I’ve been talking frequently with a friend of mine that hasn’t been getting to play as much as he’d like. Almost daily, he’ll ask me a rules question. Not because he doesn’t know how they work – the questions he asks are often complex, and he’s simply interested in deciphering the more confusing aspects of the rules.
Not too long ago, he was finally able to stump me, and right away, I said “You should be a judge.” It makes perfect sense if you really think about it. If you constantly want to know more, and more about cars, maybe you should be a mechanic. So if you’ve ever been intrigued by how Humility, and Opalescence interact with one another, then maybe you should take your curiosity to the big leagues.
Do you want some packs?
Who knows?
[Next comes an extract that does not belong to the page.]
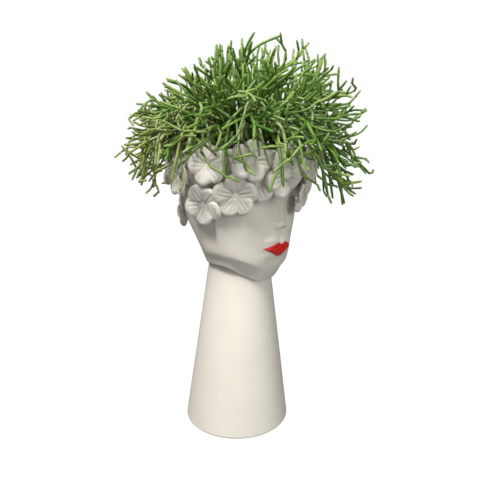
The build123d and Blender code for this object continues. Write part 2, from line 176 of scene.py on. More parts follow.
def finish_with(piece, kind, **settings):
    """Add a modifier to a piece and apply it."""
    pick(piece)
    modifier = piece.modifiers.new(kind.title(), kind)
    for name, value in settings.items():
        setattr(modifier, name, value)
    bpy.ops.object.modifier_apply(modifier=modifier.name)


def fuse(piece, cell=skin_cell, rounds=0):
    """Give a piece one skin of a cell's fineness, and smooth it some rounds."""
    finish_with(piece, "REMESH", mode="VOXEL", voxel_size=cell * MM)
    if rounds:
        finish_with(piece, "SMOOTH", factor=0.5, iterations=rounds)


def read_places(piece):
    """A mesh's vertices in millimetres."""
    places = np.empty(len(piece.data.vertices) * 3)
    piece.data.vertices.foreach_get("co", places)
    return places.reshape(-1, 3) / MM


def write_places(piece, places):
    piece.data.vertices.foreach_set("co", (places * MM).ravel())
    piece.data.update()


def keep_values(piece, **values):
    """Store numbers for the vertices, one each or one for all, for the material to read."""
    count = len(piece.data.vertices)
    for name, value in values.items():
        layer = piece.data.attributes.new(name, "FLOAT", "POINT")
        layer.data.foreach_set("value", np.broadcast_to(value, count).astype(np.float32))


def cad_copy(node, name):
    """A welded copy of a CAD node's mesh, as a new piece."""
    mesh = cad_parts[node].data.copy()
    mesh.name = name
    mesh.materials.clear()
    piece = add_thing(name, mesh)
    pick(piece)
    if mesh.has_custom_normals:
        bpy.ops.mesh.customdata_custom_splitnormals_clear()
    bpy.ops.object.mode_set(mode="EDIT")
    bpy.ops.mesh.select_all(action="SELECT")
    bpy.ops.mesh.remove_doubles(threshold=weld_gap * MM)
    bpy.ops.object.mode_set(mode="OBJECT")
    return piece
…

You could be the next Max Knowlan.
I have no problem with someone offering themselves to a prerelease staff just so they can get some new product, as long as they’re willing to work as hard as any other judge, so as long as you’ve got a solid work ethic, give it a shot.
If you don’t end up enjoying yourself, you never have to do it again, and even if you are interested in continuing your pursuit of earning product, you’ll quickly drop out of it if you’re not having fun. Judging can be tough work, and it’s really not worth it if you’re not having a blast.
If you find out that it’s the right fit for you, then you can continue to earn your fair share, all while having as good a time as I do.
Now I’ve finally convinced you, you need to know how to get started, right? There are a couple options available to you.
Go here, log in using your regular DCI number, and password, click the “people” tab, then the “judges near you” link. Pick a judge, then send them a message expressing your interest.
Talk to a TO:
You can talk to your premiere tournament organizer (this is the person that runs PTQ’, regional prereleases, etc.) or your local store, and tell them you’re interested in helping. If payment is an issue for you, make sure you know what your compensation will be upfront. It would be a shame if you left disappointed.